On a raised bed of dirt are the letters of the alphabet and a plant for each letter: from aloe to zucchini. The alphabet garden at Lakes Regional Park is one of the highlights of the Children’s Garden there, and its existence is due to the tireless efforts of Sue Moore.

Amanda Inscore Amanda Inscore/The News-Press
Sue Moore started the Children’s Garden in Lakes Park
The tells of Parkinson’s disease barely show, as Sue moves around the garden rattling off information about what is there now, and her big plans for its future.
The Children’s Garden at Lakes Park is not the only achievement for Sue who has volunteered more than 1,000 hours at the park over the past 20 years.
She has given guided bird tours, helped establish the yearly Bird Fest, established the annual Scarecrows in the Park fundraiser and became a board member of the Lakes Park Enrichment Foundation. She took gardening classes and began helping in the gardens. She volunteered in the Fragrance Garden and the Community Garden. Five years ago, she began her most ambitious project of creating the Children’s Garden.
“The inspiration for this came when I attended several garden meetings,” Sue explains. “I heard about children’s gardens, and we have a park that attracts all kinds of children. Most botanic gardens have to really work to get the children to come, and they are here. So I thought we should really think about a children’s garden.”
Now the 2-acre Children’s Garden has the alphabet area of vegetables and herbs, a pollination station, butterfly garden, flowers and a storybook walk.
Sue is working on plans to add an educational pavilion for story time and programs.
“We have planned a learning grove under the big elm tree,” she says. “This is the biggest elm tree in Lee County. It is at least 100 years old.”
She also has a dream of creating a giant sun and Earth sculpture to encourage children and their parents to care for the planet.
“We don’t think about the fact that we are a speck in space going around the sun, and that is a concept that is important to give to everyone on Earth,” Sue says. “We are a speck, but it is our speck. It is where we live, and we have to visualize that we are just a miniscule particle of the universe. We have to take care of it.”
To help children visualize this, she wants to create a giant sun with the seven colors of light and Earth circling it.
“That will be here in the garden to remind us that we have to take care of our Earth and we are poisoning our Earth now,” she says. “The biggest construction will be the sun garden, because I want it to be visible from the playground, so people will see it and say, ‘Oh, what is that? I want to see it.’”
Erin White, the executive director of the Lakes Park Enrichment Foundation, says Sue is an inspiration.
“She is considered the visionary of the foundation,” Erin says. “It has been her fondest desire for many years to have a place in Lakes Park where families can go and not only play but learn. She’s absolutely incredible. Her level of dedication has not waned despite her physical challenges.”

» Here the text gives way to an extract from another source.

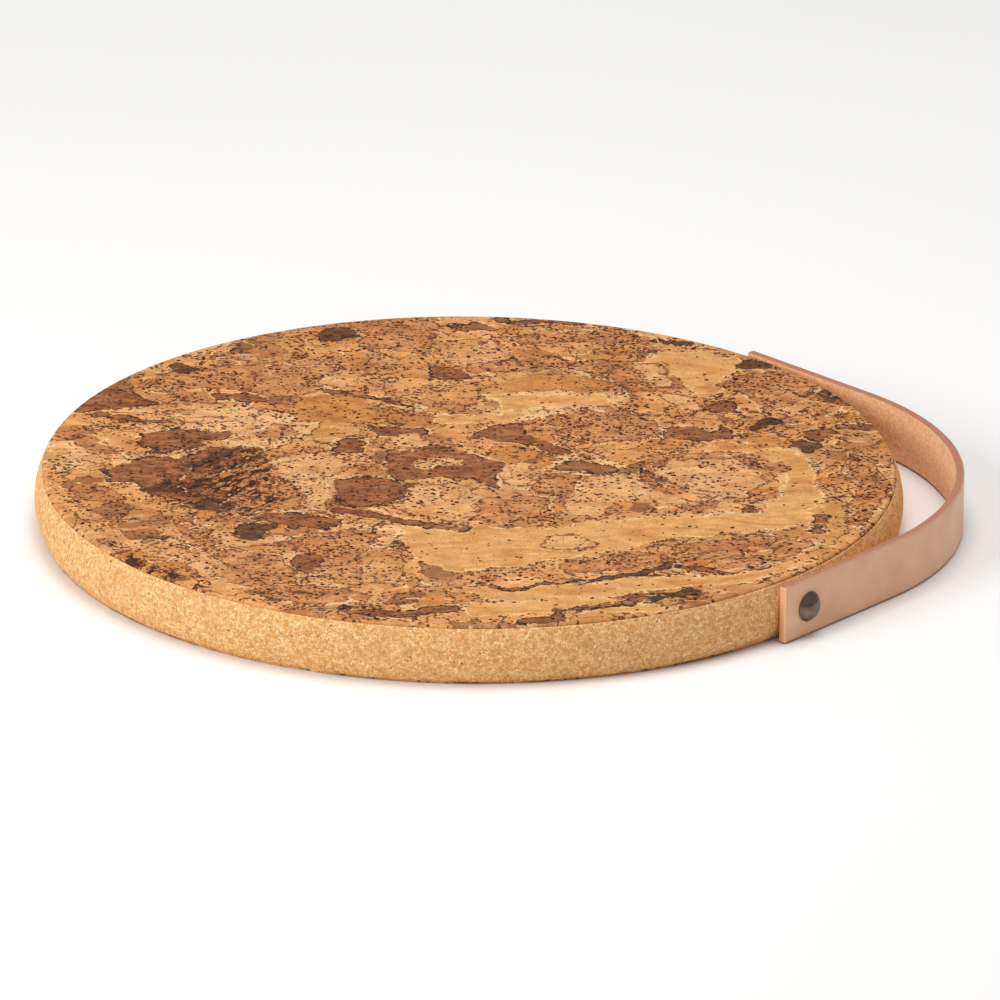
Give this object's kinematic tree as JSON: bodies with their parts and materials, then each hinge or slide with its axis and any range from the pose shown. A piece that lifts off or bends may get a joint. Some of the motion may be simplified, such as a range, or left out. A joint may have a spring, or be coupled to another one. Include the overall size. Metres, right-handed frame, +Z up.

Amanda Inscore Amanda Inscore/The News-Press
Sue Moore started the Children’s Garden in Lakes Park
Being a part of children’s lives isn’t new for Sue. She graduated from Ohio Wesleyan University with a degree in English literature and taught English in junior high and high school. She and her husband, Frank, have four children and five grandchildren. Yet Sue never planned to be ensconced in a children’s garden. She says she was not a gardener, but a birder.
She and Frank moved to Fort Myers from Binghamton, New York, in 1998.
“I was a very dedicated birder at that time, and I wandered in here not knowing what was here,” she says.
When she saw all the birds, she offered to give bird tours at the park. That was the beginning of her love of Lakes Park.
“When they got serious about the botanical garden, I helped plan the Community Garden,” she says. “The Community Garden is one of the most successful of the community gardens in Florida.”
Wearing hot pink pants, a lighter pink sweater and a wide-brimmed hat ribboned with pink flowers and a pink bow, Sue moves confidently around the Children’s Garden. She says being active in the garden has helped keep her healthy. When she had a stroke many years ago and was diagnosed with Parkinson’s, she had to give up flying the small planes she loved to pilot.
“Having an interest has kept me going,” she says. “This is my ministry. God wants this children’s garden to be built, and he wants me to do it, and with his help, it will be done.”
A party for her 80th birthday was held in Lakes Park from on March 30. In lieu of gifts, Sue is asked for donations to the Lakes Park Enrichment Foundation.
“I am hoping to get lots of people to come and to make donations to the gardens,”she says.